AVAILABLE DATA
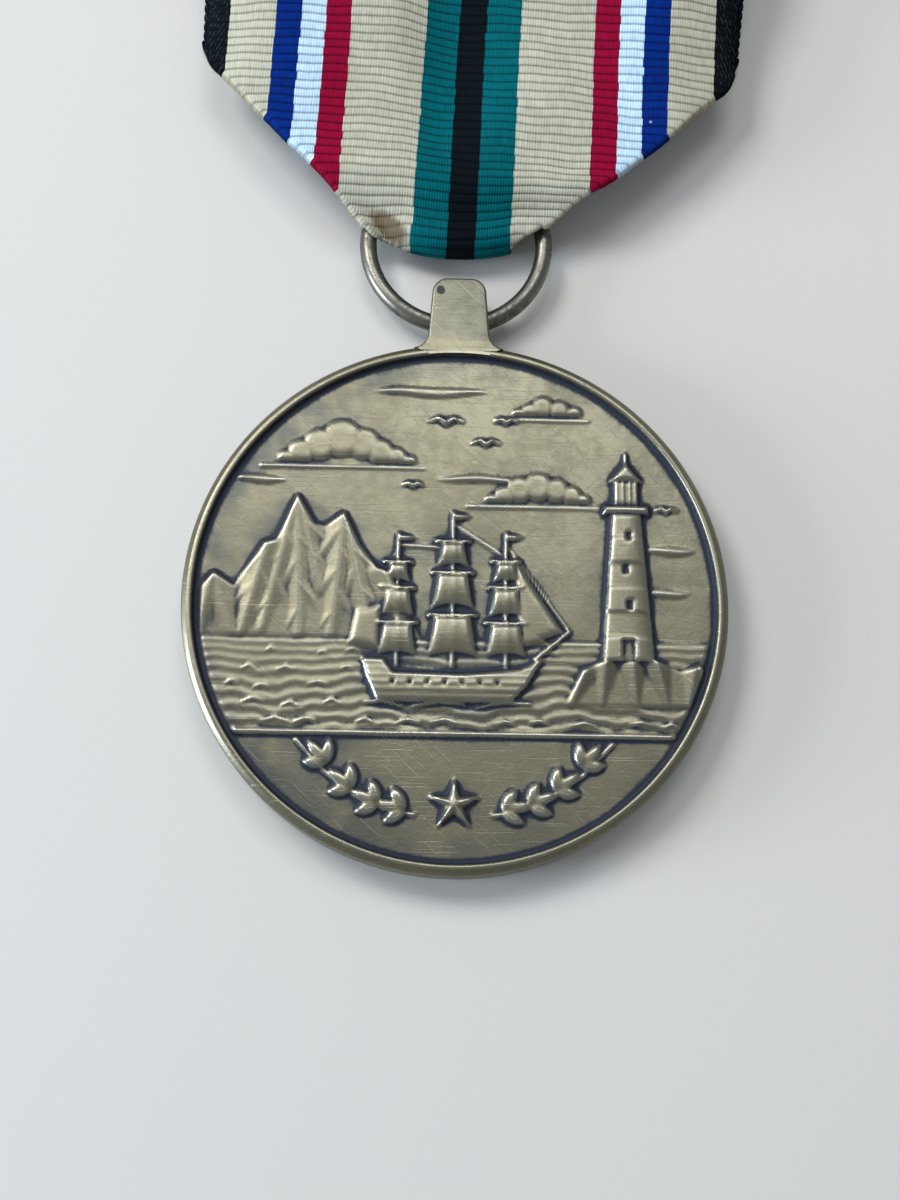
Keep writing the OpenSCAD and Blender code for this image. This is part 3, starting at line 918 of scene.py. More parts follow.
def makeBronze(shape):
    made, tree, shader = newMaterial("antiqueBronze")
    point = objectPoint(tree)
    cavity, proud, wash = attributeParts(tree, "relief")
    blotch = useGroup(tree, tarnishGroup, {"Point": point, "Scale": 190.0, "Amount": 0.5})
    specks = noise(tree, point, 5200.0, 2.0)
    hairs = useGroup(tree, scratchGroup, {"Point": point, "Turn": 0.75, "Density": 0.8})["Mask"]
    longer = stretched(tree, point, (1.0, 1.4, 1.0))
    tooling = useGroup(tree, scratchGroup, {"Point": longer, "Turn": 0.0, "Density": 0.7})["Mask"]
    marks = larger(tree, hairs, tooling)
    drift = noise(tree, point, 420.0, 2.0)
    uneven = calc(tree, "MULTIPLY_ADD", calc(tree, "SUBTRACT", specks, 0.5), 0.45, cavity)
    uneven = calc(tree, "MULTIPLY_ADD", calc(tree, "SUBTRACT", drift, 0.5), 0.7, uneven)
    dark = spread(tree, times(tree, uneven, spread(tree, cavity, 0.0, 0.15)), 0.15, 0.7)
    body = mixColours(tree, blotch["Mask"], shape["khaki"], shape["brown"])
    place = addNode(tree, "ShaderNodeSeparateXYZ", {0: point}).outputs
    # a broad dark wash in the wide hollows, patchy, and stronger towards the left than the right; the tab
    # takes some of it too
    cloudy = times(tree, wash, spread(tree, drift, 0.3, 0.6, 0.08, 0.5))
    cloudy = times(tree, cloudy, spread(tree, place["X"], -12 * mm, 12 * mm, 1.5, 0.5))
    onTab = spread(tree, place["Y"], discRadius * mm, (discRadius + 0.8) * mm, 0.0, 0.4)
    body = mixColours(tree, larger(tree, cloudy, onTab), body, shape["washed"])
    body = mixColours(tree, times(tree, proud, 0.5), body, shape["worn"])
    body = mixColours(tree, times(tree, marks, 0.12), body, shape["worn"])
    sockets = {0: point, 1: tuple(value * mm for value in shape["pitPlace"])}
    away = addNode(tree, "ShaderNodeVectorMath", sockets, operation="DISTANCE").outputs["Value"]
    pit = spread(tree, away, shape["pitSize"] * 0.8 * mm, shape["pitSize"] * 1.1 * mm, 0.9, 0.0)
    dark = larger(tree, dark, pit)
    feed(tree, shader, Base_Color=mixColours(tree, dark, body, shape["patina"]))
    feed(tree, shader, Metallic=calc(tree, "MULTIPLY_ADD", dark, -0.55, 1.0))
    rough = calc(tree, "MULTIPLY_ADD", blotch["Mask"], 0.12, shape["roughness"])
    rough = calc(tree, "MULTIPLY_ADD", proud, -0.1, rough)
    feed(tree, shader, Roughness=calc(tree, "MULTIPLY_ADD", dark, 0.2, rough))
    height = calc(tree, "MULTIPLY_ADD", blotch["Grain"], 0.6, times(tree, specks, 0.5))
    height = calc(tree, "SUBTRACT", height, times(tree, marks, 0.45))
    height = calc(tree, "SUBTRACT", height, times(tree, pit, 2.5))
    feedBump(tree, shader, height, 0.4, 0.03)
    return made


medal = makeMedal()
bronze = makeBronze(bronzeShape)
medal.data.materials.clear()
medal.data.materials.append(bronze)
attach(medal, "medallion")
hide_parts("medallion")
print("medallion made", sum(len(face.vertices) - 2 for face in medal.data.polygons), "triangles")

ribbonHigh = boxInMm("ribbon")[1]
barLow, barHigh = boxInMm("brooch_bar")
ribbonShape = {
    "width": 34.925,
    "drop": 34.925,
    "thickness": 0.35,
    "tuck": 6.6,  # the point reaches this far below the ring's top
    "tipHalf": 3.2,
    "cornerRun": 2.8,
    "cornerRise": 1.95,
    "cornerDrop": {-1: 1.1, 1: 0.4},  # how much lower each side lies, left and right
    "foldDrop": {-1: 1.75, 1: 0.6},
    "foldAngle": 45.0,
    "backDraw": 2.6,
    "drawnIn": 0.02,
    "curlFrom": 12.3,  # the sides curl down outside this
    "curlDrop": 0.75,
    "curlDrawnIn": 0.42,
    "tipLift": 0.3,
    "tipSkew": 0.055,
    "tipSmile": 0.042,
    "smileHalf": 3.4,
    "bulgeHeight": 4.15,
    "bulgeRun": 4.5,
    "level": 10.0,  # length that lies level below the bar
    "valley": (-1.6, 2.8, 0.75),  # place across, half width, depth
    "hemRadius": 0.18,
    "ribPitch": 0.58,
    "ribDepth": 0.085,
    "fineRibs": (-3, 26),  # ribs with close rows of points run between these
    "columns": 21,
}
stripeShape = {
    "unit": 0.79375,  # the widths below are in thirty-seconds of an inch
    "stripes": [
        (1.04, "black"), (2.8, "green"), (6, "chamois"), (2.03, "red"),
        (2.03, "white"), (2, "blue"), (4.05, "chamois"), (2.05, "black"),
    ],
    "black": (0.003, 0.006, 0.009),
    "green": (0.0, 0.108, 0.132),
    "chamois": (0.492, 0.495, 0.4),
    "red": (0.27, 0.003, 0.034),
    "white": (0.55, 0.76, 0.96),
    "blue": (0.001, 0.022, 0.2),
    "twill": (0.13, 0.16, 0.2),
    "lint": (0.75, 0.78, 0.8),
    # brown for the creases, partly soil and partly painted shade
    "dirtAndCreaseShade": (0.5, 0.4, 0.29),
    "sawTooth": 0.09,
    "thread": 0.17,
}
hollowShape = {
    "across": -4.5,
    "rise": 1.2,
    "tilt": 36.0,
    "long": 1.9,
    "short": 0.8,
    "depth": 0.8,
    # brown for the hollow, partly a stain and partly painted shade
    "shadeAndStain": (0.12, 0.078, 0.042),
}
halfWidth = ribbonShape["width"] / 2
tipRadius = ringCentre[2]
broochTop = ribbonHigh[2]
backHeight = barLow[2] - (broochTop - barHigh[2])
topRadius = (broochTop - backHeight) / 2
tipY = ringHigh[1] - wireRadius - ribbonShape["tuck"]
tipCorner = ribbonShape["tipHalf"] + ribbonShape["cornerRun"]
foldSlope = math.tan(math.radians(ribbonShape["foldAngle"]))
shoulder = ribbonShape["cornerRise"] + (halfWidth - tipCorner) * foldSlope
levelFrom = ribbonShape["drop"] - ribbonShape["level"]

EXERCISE
All of the data must be returned exactly.

EXPECTED ANSWER
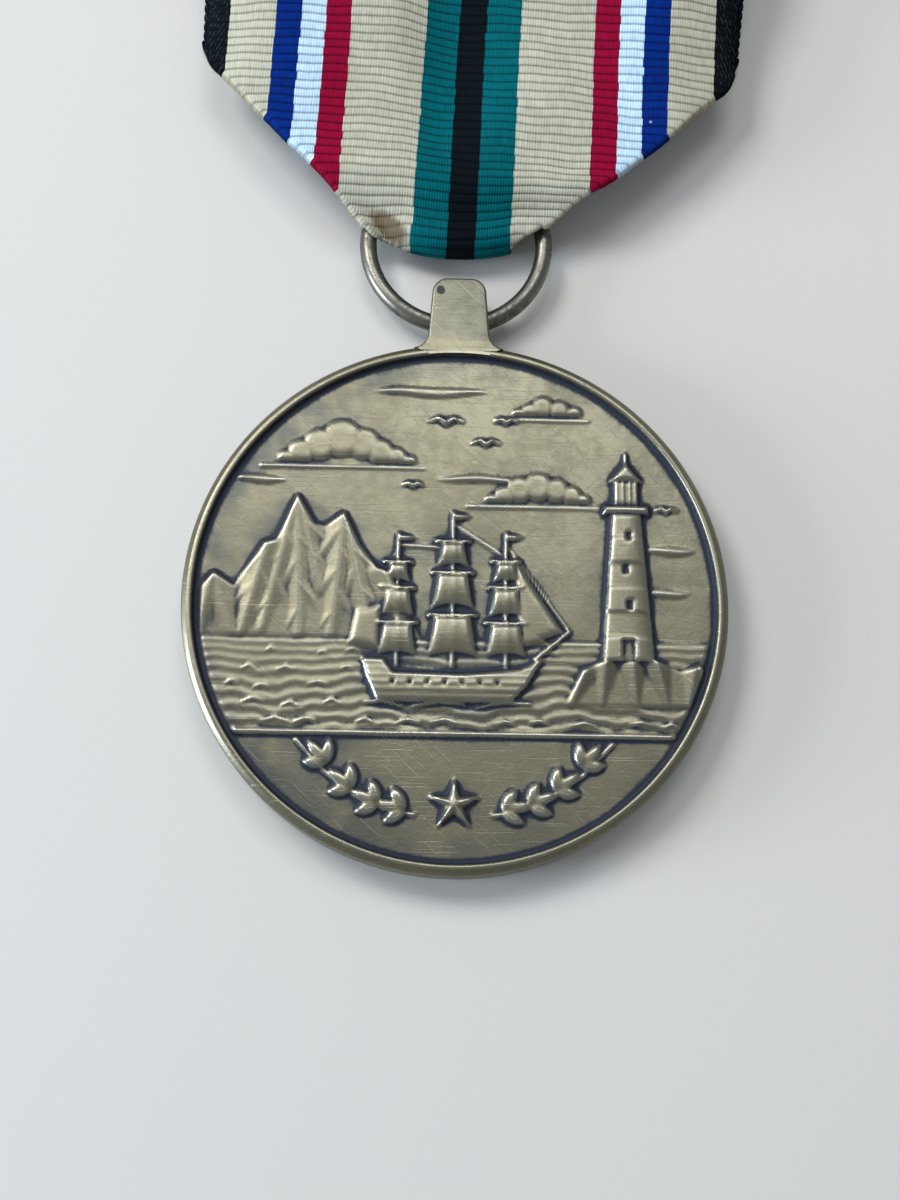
Keep writing the OpenSCAD and Blender code for this image. This is part 3, starting at line 918 of scene.py. More parts follow.
def makeBronze(shape):
    made, tree, shader = newMaterial("antiqueBronze")
    point = objectPoint(tree)
    cavity, proud, wash = attributeParts(tree, "relief")
    blotch = useGroup(tree, tarnishGroup, {"Point": point, "Scale": 190.0, "Amount": 0.5})
    specks = noise(tree, point, 5200.0, 2.0)
    hairs = useGroup(tree, scratchGroup, {"Point": point, "Turn": 0.75, "Density": 0.8})["Mask"]
    longer = stretched(tree, point, (1.0, 1.4, 1.0))
    tooling = useGroup(tree, scratchGroup, {"Point": longer, "Turn": 0.0, "Density": 0.7})["Mask"]
    marks = larger(tree, hairs, tooling)
    drift = noise(tree, point, 420.0, 2.0)
    uneven = calc(tree, "MULTIPLY_ADD", calc(tree, "SUBTRACT", specks, 0.5), 0.45, cavity)
    uneven = calc(tree, "MULTIPLY_ADD", calc(tree, "SUBTRACT", drift, 0.5), 0.7, uneven)
    dark = spread(tree, times(tree, uneven, spread(tree, cavity, 0.0, 0.15)), 0.15, 0.7)
    body = mixColours(tree, blotch["Mask"], shape["khaki"], shape["brown"])
    place = addNode(tree, "ShaderNodeSeparateXYZ", {0: point}).outputs
    # a broad dark wash in the wide hollows, patchy, and stronger towards the left than the right; the tab
    # takes some of it too
    cloudy = times(tree, wash, spread(tree, drift, 0.3, 0.6, 0.08, 0.5))
    cloudy = times(tree, cloudy, spread(tree, place["X"], -12 * mm, 12 * mm, 1.5, 0.5))
    onTab = spread(tree, place["Y"], discRadius * mm, (discRadius + 0.8) * mm, 0.0, 0.4)
    body = mixColours(tree, larger(tree, cloudy, onTab), body, shape["washed"])
    body = mixColours(tree, times(tree, proud, 0.5), body, shape["worn"])
    body = mixColours(tree, times(tree, marks, 0.12), body, shape["worn"])
    sockets = {0: point, 1: tuple(value * mm for value in shape["pitPlace"])}
    away = addNode(tree, "ShaderNodeVectorMath", sockets, operation="DISTANCE").outputs["Value"]
    pit = spread(tree, away, shape["pitSize"] * 0.8 * mm, shape["pitSize"] * 1.1 * mm, 0.9, 0.0)
    dark = larger(tree, dark, pit)
    feed(tree, shader, Base_Color=mixColours(tree, dark, body, shape["patina"]))
    feed(tree, shader, Metallic=calc(tree, "MULTIPLY_ADD", dark, -0.55, 1.0))
    rough = calc(tree, "MULTIPLY_ADD", blotch["Mask"], 0.12, shape["roughness"])
    rough = calc(tree, "MULTIPLY_ADD", proud, -0.1, rough)
    feed(tree, shader, Roughness=calc(tree, "MULTIPLY_ADD", dark, 0.2, rough))
    height = calc(tree, "MULTIPLY_ADD", blotch["Grain"], 0.6, times(tree, specks, 0.5))
    height = calc(tree, "SUBTRACT", height, times(tree, marks, 0.45))
    height = calc(tree, "SUBTRACT", height, times(tree, pit, 2.5))
    feedBump(tree, shader, height, 0.4, 0.03)
    return made


medal = makeMedal()
bronze = makeBronze(bronzeShape)
medal.data.materials.clear()
medal.data.materials.append(bronze)
attach(medal, "medallion")
hide_parts("medallion")
print("medallion made", sum(len(face.vertices) - 2 for face in medal.data.polygons), "triangles")

ribbonHigh = boxInMm("ribbon")[1]
barLow, barHigh = boxInMm("brooch_bar")
ribbonShape = {
    "width": 34.925,
    "drop": 34.925,
    "thickness": 0.35,
    "tuck": 6.6,  # the point reaches this far below the ring's top
    "tipHalf": 3.2,
    "cornerRun": 2.8,
    "cornerRise": 1.95,
    "cornerDrop": {-1: 1.1, 1: 0.4},  # how much lower each side lies, left and right
    "foldDrop": {-1: 1.75, 1: 0.6},
    "foldAngle": 45.0,
    "backDraw": 2.6,
    "drawnIn": 0.02,
    "curlFrom": 12.3,  # the sides curl down outside this
    "curlDrop": 0.75,
    "curlDrawnIn": 0.42,
    "tipLift": 0.3,
    "tipSkew": 0.055,
    "tipSmile": 0.042,
    "smileHalf": 3.4,
    "bulgeHeight": 4.15,
    "bulgeRun": 4.5,
    "level": 10.0,  # length that lies level below the bar
    "valley": (-1.6, 2.8, 0.75),  # place across, half width, depth
    "hemRadius": 0.18,
    "ribPitch": 0.58,
    "ribDepth": 0.085,
    "fineRibs": (-3, 26),  # ribs with close rows of points run between these
    "columns": 21,
}
stripeShape = {
    "unit": 0.79375,  # the widths below are in thirty-seconds of an inch
    "stripes": [
        (1.04, "black"), (2.8, "green"), (6, "chamois"), (2.03, "red"),
        (2.03, "white"), (2, "blue"), (4.05, "chamois"), (2.05, "black"),
    ],
    "black": (0.003, 0.006, 0.009),
    "green": (0.0, 0.108, 0.132),
    "chamois": (0.492, 0.495, 0.4),
    "red": (0.27, 0.003, 0.034),
    "white": (0.55, 0.76, 0.96),
    "blue": (0.001, 0.022, 0.2),
    "twill": (0.13, 0.16, 0.2),
    "lint": (0.75, 0.78, 0.8),
    # brown for the creases, partly soil and partly painted shade
    "dirtAndCreaseShade": (0.5, 0.4, 0.29),
    "sawTooth": 0.09,
    "thread": 0.17,
}
hollowShape = {
    "across": -4.5,
    "rise": 1.2,
    "tilt": 36.0,
    "long": 1.9,
    "short": 0.8,
    "depth": 0.8,
    # brown for the hollow, partly a stain and partly painted shade
    "shadeAndStain": (0.12, 0.078, 0.042),
}
halfWidth = ribbonShape["width"] / 2
tipRadius = ringCentre[2]
broochTop = ribbonHigh[2]
backHeight = barLow[2] - (broochTop - barHigh[2])
topRadius = (broochTop - backHeight) / 2
tipY = ringHigh[1] - wireRadius - ribbonShape["tuck"]
tipCorner = ribbonShape["tipHalf"] + ribbonShape["cornerRun"]
foldSlope = math.tan(math.radians(ribbonShape["foldAngle"]))
shoulder = ribbonShape["cornerRise"] + (halfWidth - tipCorner) * foldSlope
levelFrom = ribbonShape["drop"] - ribbonShape["level"]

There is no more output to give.